AIM OF THE TASK: Scan the listing below and copy every line holding "solids".

DATASET RECORDS:

== == ==

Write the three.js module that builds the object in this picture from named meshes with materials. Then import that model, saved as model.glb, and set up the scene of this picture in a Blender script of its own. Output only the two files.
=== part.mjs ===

== == ==

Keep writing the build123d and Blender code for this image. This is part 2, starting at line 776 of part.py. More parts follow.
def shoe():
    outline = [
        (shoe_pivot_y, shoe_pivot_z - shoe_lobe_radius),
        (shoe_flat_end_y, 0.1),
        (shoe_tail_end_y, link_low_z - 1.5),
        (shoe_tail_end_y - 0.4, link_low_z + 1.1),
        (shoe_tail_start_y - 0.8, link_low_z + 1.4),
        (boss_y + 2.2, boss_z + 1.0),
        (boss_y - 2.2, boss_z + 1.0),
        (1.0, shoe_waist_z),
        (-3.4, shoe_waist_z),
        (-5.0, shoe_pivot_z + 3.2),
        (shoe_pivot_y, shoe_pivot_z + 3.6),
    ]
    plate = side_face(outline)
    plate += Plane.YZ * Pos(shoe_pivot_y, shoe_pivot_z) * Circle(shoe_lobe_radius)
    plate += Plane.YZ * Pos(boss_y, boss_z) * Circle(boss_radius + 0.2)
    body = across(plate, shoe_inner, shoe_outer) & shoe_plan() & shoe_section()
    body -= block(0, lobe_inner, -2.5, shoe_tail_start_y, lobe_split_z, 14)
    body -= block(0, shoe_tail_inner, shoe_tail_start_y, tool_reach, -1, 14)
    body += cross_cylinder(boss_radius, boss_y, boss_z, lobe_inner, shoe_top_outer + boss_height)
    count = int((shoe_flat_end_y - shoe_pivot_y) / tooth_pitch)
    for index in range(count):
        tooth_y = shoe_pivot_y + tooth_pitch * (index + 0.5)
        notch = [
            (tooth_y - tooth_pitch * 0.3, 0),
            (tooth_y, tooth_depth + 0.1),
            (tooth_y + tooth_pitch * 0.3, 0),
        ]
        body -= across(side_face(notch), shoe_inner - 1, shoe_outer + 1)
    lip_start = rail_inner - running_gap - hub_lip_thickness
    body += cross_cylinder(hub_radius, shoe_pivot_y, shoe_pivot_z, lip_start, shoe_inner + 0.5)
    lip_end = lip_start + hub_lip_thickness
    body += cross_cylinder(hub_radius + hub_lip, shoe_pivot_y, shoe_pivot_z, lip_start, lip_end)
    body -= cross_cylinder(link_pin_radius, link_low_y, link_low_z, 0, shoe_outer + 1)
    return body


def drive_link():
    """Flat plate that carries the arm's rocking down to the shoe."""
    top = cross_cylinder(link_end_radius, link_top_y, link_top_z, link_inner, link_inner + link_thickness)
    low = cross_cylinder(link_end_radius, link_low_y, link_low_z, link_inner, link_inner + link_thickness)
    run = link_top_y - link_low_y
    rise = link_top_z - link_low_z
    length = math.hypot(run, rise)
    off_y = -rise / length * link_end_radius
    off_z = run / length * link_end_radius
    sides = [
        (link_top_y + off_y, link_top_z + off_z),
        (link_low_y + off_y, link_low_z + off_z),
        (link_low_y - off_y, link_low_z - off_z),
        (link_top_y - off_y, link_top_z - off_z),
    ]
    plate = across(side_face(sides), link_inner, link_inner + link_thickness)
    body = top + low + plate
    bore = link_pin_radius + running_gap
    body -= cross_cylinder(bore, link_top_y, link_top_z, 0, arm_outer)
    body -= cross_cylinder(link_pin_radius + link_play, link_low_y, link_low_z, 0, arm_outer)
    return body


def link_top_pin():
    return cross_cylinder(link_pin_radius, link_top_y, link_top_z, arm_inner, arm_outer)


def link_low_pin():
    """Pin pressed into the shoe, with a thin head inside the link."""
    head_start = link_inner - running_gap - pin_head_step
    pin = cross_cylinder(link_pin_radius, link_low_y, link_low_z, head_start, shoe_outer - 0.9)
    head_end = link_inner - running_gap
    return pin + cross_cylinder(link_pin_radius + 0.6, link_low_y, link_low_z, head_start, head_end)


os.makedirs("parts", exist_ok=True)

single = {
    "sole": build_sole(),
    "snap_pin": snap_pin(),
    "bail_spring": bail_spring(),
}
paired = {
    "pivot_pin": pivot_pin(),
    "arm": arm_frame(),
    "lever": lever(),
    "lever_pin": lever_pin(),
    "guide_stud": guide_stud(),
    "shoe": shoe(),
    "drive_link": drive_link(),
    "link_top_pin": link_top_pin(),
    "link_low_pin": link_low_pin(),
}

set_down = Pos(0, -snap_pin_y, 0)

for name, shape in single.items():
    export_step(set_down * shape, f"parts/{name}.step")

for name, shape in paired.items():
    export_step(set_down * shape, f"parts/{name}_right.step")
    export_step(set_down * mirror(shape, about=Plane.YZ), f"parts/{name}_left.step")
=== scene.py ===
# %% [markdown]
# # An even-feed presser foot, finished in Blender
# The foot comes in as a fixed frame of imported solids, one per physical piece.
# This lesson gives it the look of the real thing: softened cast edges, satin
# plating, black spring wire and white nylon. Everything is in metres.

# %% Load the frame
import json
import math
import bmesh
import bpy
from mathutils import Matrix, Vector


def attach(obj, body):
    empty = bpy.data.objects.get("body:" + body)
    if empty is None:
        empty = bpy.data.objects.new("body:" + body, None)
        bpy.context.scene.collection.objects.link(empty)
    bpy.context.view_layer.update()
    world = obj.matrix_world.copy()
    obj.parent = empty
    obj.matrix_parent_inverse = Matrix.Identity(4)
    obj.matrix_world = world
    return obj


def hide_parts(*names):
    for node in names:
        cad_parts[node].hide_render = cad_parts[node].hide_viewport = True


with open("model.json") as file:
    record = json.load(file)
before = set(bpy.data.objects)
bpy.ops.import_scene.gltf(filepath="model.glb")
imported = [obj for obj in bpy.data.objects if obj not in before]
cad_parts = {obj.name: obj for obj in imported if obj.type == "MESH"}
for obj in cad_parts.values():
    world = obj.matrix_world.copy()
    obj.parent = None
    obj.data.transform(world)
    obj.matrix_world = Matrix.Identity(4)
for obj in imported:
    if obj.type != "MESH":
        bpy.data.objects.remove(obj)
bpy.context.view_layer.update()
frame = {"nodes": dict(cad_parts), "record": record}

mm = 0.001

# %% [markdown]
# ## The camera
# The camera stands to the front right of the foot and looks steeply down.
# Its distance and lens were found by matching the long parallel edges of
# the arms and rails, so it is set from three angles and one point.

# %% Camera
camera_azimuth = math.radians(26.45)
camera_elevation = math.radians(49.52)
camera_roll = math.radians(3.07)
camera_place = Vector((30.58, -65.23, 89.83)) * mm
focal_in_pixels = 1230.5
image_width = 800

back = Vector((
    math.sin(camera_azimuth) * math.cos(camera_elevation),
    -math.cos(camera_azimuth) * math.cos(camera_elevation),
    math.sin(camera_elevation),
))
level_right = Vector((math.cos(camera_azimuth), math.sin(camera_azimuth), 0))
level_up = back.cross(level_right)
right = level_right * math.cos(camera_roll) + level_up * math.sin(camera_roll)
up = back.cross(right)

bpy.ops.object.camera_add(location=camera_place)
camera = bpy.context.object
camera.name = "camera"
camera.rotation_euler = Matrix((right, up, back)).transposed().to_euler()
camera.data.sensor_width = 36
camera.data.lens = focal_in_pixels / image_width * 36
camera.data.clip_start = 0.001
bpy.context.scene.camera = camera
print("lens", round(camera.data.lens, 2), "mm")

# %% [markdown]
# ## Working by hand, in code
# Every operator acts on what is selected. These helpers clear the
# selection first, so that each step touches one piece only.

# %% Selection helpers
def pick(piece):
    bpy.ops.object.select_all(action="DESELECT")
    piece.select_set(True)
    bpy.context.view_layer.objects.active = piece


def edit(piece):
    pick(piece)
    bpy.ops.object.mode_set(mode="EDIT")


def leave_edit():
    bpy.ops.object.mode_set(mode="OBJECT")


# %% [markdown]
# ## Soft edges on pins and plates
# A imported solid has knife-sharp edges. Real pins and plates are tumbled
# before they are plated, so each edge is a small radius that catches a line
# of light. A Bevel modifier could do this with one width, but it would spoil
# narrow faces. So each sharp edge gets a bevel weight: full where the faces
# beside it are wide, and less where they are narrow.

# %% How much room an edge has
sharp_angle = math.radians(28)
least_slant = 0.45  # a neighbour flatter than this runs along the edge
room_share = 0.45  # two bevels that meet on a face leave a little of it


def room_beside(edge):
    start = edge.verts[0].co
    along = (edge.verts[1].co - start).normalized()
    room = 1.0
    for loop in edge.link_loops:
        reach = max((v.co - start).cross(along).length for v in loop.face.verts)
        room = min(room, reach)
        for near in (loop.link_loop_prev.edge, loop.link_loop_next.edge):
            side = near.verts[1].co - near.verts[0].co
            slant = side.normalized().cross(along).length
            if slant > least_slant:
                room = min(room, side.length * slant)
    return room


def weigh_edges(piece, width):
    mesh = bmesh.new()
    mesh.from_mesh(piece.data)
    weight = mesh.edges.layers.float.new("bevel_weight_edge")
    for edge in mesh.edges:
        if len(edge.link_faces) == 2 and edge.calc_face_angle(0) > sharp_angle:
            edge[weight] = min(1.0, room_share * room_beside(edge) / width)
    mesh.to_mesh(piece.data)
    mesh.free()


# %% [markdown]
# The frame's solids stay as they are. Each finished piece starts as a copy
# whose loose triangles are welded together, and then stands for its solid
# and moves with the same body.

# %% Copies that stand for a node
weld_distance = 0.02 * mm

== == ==

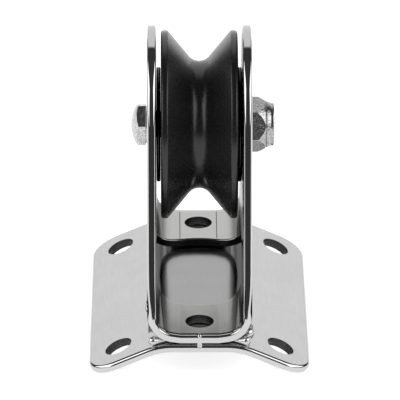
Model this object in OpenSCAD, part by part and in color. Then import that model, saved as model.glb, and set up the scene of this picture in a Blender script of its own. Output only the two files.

== == ==

TASK RESPONSE:
# The foot comes in as a fixed frame of imported solids, one per physical piece.
# The frame's solids stay as they are. Each finished piece starts as a copy